At some campuses the split was exactly 50/50, including 60 male and 60 female students at Lockleys Primary School, 170 each at Richmond Primary School, 182 each at Seacliff Primary School and 205 each at Balaklava High School.
On a smaller scale, at Scott Creek Primary School there were 26 boys and just 6 girls while the trend was reversed at Curramulka Primary School which taught 12 girls and 6 boys.
SA Primary Principals Association president Tobias O’Connor said there were often more stark imbalances in regional areas.
“Recently I saw this first-hand when visiting several very small country primary schools. In one case the ratio was around 75 per cent boys in the class,” he said.
Mr O’Connor said teachers would be mindful of the balance in the room and “differences between the way boys and girls prefer to learn”.
When St Paul’s College went co-ed a female teacher met with the family of all 127 girls who were starting in reception to Year 8.
“We had 11 committees for things like uniforms, subjects, wellbeing and leadership programs for girls,” Mr Belton said.
“We didn’t spread the girls too thinly, we made sure we had a good number together in class.”
Alessandra joined the college for Year 9 in 2023, transferring from an all-girls school.
The 15-year-old felt the mixed-sex environment was less competitive and offered a broader range of subjects and sports.
Aryan, 16, came to St Paul’s for Year 8 in 2022 from a coeducational primary school.

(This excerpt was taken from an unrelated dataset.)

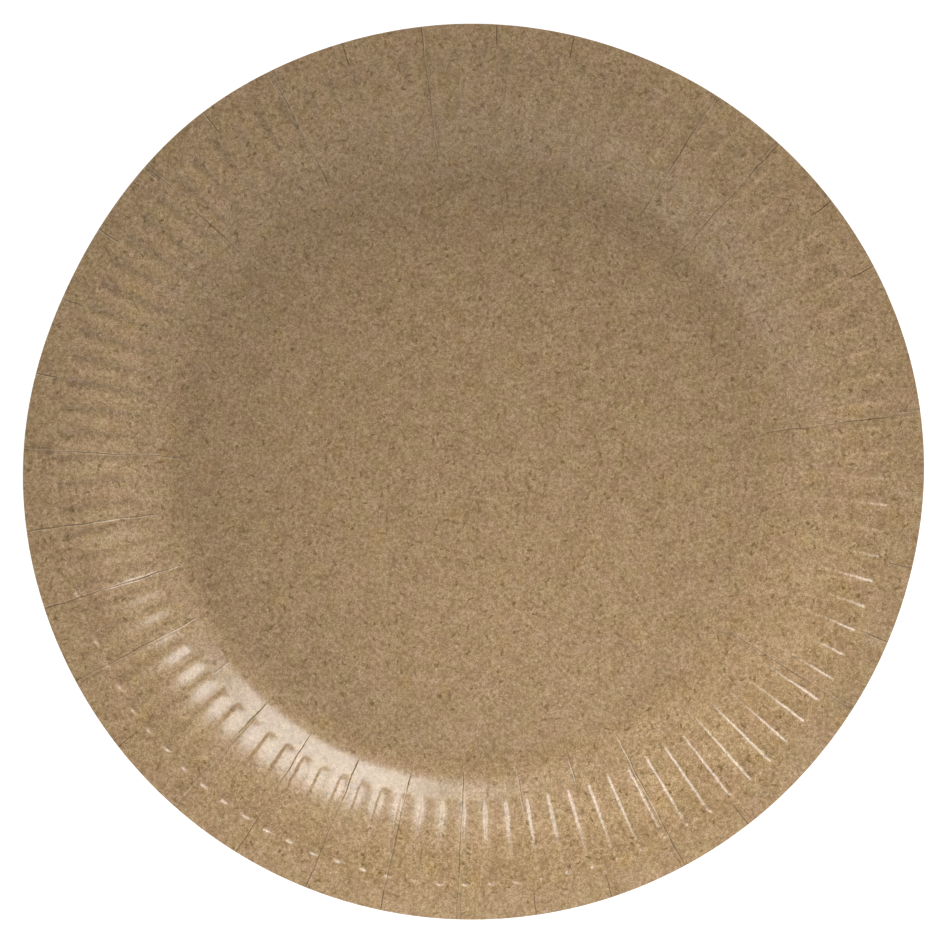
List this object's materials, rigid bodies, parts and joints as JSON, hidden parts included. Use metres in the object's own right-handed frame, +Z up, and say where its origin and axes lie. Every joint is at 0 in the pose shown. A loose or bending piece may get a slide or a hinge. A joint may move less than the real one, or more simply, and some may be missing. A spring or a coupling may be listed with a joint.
{
  "type": "paper plate",
  "caption": "Round disposable plate pressed from one sheet of brown card, with a flat floor, a fluted sloping wall, a flat rim and radial creases",
  "frame": {"origin": "on the plate's axis, on the underside of the flat floor", "axes": "+Z is up along the plate's axis, out of the open side; +X runs along one of the creases"},
  "size_m": [0.2298, 0.2298, 0.0141],
  "materials": {
    "card": "coated brown kraft board, satin on the upper face"
  },
  "bodies": {
    "root": {"plate": "card"}
  },
  "joints": []
}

He noticed the incumbent boys were “a bit shy” at first but that changed quickly.
Analysis of public school enrolments by gender, made available online by the SA Education Department, also shows:
BOYS significantly outnumbered girls at schools with higher rates of students with complex needs like Bowden Brompton Community School (108 to 21), Modbury Special School (140 to 44) and Adelaide North Special School (125 to 63).
A HANDFUL of regional or remote schools had less than five female students, including Basket Range, Tarlee and Brinkworth primary schools.
OTHERS including Melrose and Robertstown primary schools had fewer than five male students.